The latter is not taxed as ‘general earnings’ (under the benefits code) of the borrower, but there is no reason in law why Parliament should not have determined that such an ongoing benefit is properly to be the subject of a charge to income tax in much the same way that other profits or gains not obviously income in nature (such as, e.g. share option gains) have been brought within the charge to income tax, regardless of whether the loan was linked to an employment or a self-employed trading activity. This is, in effect, what Parliament has done in legislating to impose the Loan Charge as at 5 April 2019. The fact that the loan was made pursuant to arrangements made as far back as 1999 has no bearing on the fact that, if the loan has not been repaid, a benefit is still being enjoyed on a current daily basis.

It is said that it is wrong in principle, and/or as a matter of law, that a taxpayer should be at risk of a charge to tax on the benefit of an arrangement made many years ago and which was fully disclosed to HMRC in, or in respect of, the tax year in which it was entered into and which HMRC chose, for whatever reason, not to challenge. The existing legislation provides a balance between the obligations of a taxpayer to self-assess his or her income and gains, and the statutory time limits on HMRC’s power to enquire into a return or make a discovery. It is important that the courts uphold this balance, and they do so (see, for example, the recent decision of the Court of Appeal in Tooth v HMRC [2019] EWCA Civ 826). But the point is that income tax is charged on an annual basis and the need to maintain that balance in relation to historic earnings or benefits cannot be taken to restrict Parliament from deciding to impose a charge to tax on what is, in effect, a continuing current benefit enjoyed from day to day for so long as a creditor chooses not to call for immediate repayment of an open-ended loan.

The passage quoted above suggests that those individuals (typically contractors, not employees) who are continuing to enjoy the ongoing benefit of not having to repay loans made to them in lieu of payments of taxable income may avoid the Loan Charge if an enquiry was opened into their tax affairs in respect of the year in which the loan was made, or possibly a later year, and since closed, and the existence of the loan was then fully disclosed but not challenged by HMRC. By contrast, those who were not the subject of such an enquiry will not avoid the Loan Charge. If correct, this will mean that individuals who continue to benefit from outstanding unpaid loans will now be taxed differently according to whether or not HMRC happened to have opened, and since closed, an enquiry in respect of an earlier year. Looked at from the point of view of the millions of taxpayers who have not enjoyed the benefit of receiving profits of their employment or trading activities in the form of loans, this would surely be seen as unfair discrimination in favour of those who have ‘shouted loudest’ yet benefitted at the expense of all other taxpayers.

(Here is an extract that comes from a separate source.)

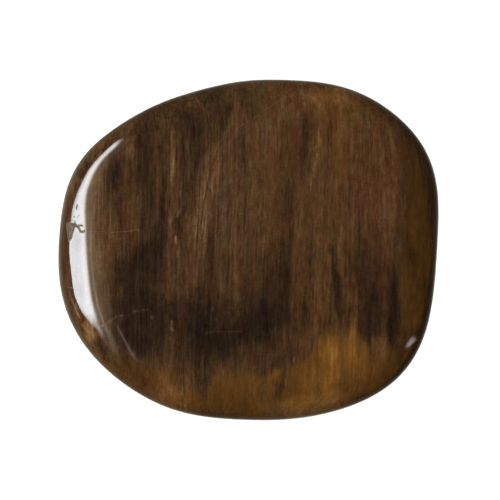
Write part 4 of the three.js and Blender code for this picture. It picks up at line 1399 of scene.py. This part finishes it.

It is certainly the case that HMRC should have acted sooner to put an end to the egregious tax planning arrangements and to the activities of those advisers who promoted such structures and profited handsomely from doing so. Ministers are properly to be criticised for having failed to do so. There was a strong case for action to have been taken long before 2011 to impose charges to tax on such loans as if they were earnings, or, as appropriate, trading income, of the recipients and taxed accordingly – in the case of employees, by imposing the charge primarily upon the employer, not the employee. The decision of the Supreme Court in the Glasgow Rangers’ case was too late in the day to stop the use of EBT loan arrangements.

It was asserted that, at least in relation to employment-related arrangements, if (per the Supreme Court in Glasgow Rangers) contributions to the trust which made the loans were properly to be taxed as income of the employee at that time, no further charge should arise on the basis that the loan by the trustee was merely an application of the employee’s earnings. The government moved to head off such arguments by making clear, in what is now s554A (5A) to(5C) ITEPA 2003, that the use of such ‘re-directed earnings’ does not obviate the application of the disguised remuneration rules (including the Loan Charge) to loans made out of such taxable earnings. (The Loan Charge applies in relation to individuals who are not employees by reason of the arrangements having fallen within s 23A ITTOIA 2005 and Schedule 12 F(No.2)A 2017.) In any event, the idea that HMRC is entitled to challenge a loan arrangement only within a limited period after the tax year in which it was entered into ignores the fact that, for so long as the loan remains outstanding, that arrangement in itself affords a distinct and ongoing benefit which is a legitimate target of the government in seeking to ensure that all taxpayers are dealt with fairly.